** start of Information provided **
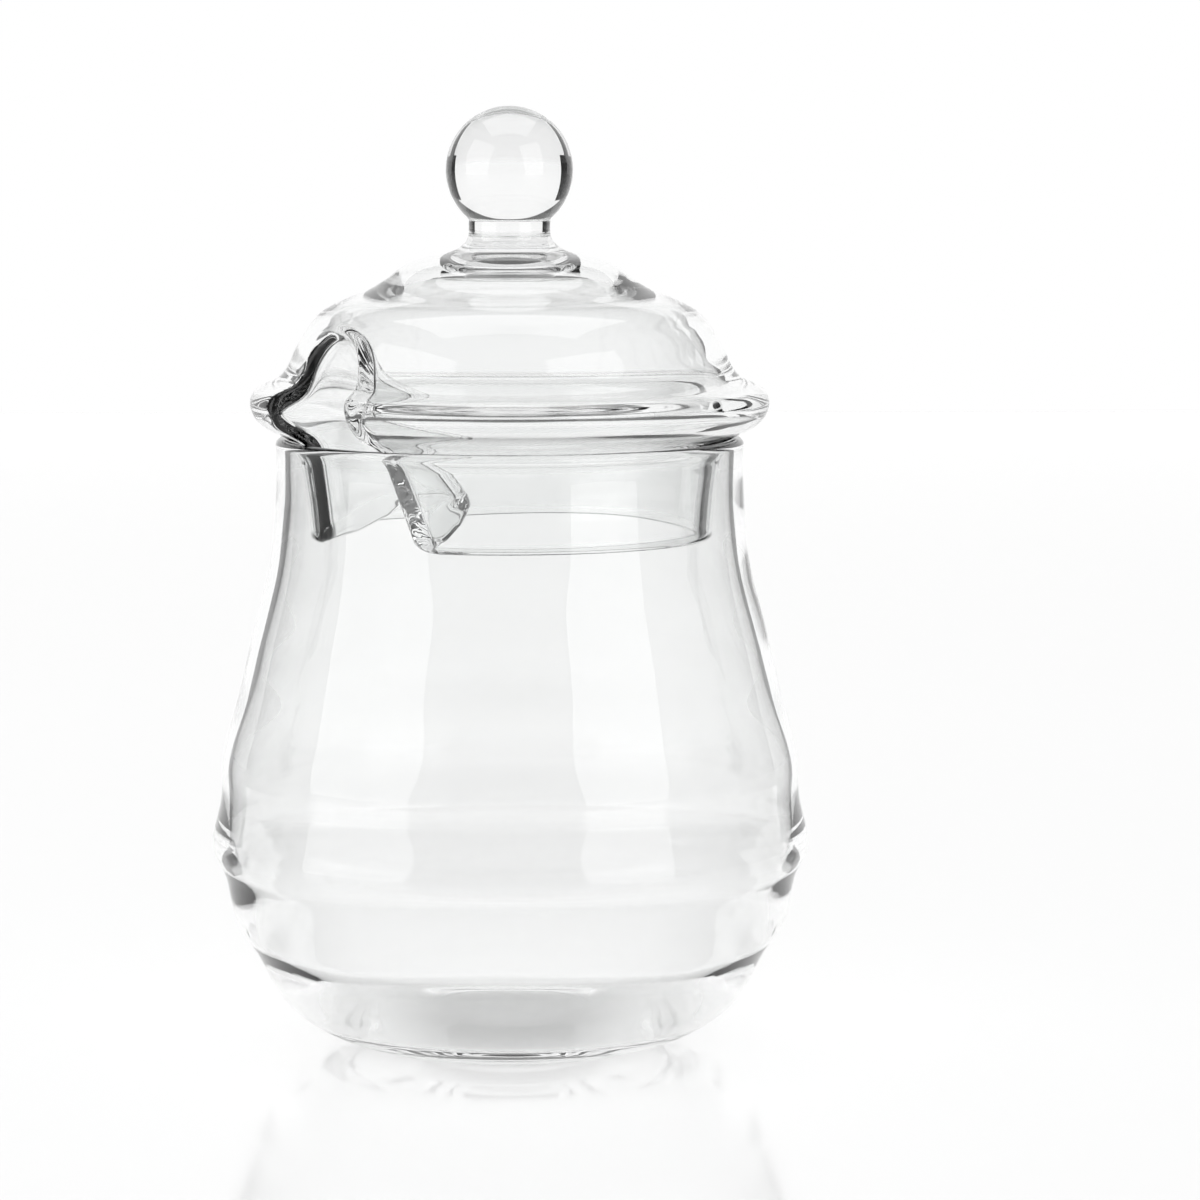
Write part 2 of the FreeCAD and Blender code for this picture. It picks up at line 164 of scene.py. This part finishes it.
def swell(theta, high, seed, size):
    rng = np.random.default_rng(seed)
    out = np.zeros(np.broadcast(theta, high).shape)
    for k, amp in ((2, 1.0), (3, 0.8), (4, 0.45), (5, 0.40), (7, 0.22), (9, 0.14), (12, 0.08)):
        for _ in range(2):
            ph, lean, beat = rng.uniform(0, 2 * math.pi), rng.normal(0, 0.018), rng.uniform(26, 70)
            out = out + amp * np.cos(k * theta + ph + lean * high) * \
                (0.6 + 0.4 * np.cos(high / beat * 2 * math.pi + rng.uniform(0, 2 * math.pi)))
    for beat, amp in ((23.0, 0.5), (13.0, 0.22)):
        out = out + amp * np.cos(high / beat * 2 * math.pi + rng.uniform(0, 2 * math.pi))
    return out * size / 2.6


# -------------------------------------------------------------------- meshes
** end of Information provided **
- Work required -
Repeat the material word for word, in full.

- Right answer -
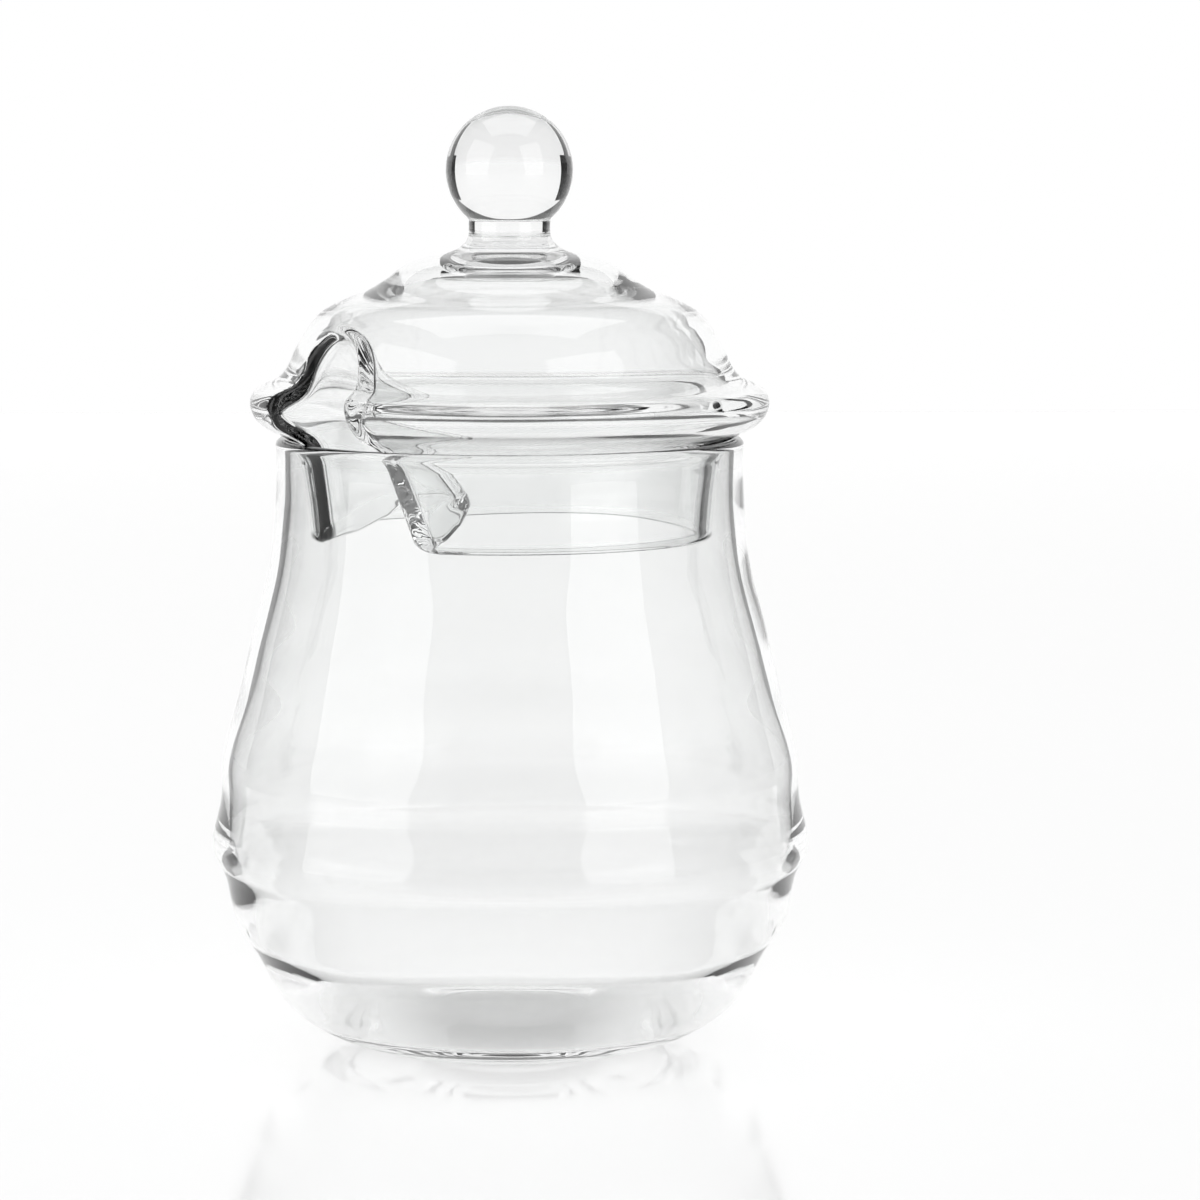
Write part 2 of the FreeCAD and Blender code for this picture. It picks up at line 164 of scene.py. This part finishes it.
def swell(theta, high, seed, size):
    rng = np.random.default_rng(seed)
    out = np.zeros(np.broadcast(theta, high).shape)
    for k, amp in ((2, 1.0), (3, 0.8), (4, 0.45), (5, 0.40), (7, 0.22), (9, 0.14), (12, 0.08)):
        for _ in range(2):
            ph, lean, beat = rng.uniform(0, 2 * math.pi), rng.normal(0, 0.018), rng.uniform(26, 70)
            out = out + amp * np.cos(k * theta + ph + lean * high) * \
                (0.6 + 0.4 * np.cos(high / beat * 2 * math.pi + rng.uniform(0, 2 * math.pi)))
    for beat, amp in ((23.0, 0.5), (13.0, 0.22)):
        out = out + amp * np.cos(high / beat * 2 * math.pi + rng.uniform(0, 2 * math.pi))
    return out * size / 2.6


# -------------------------------------------------------------------- meshes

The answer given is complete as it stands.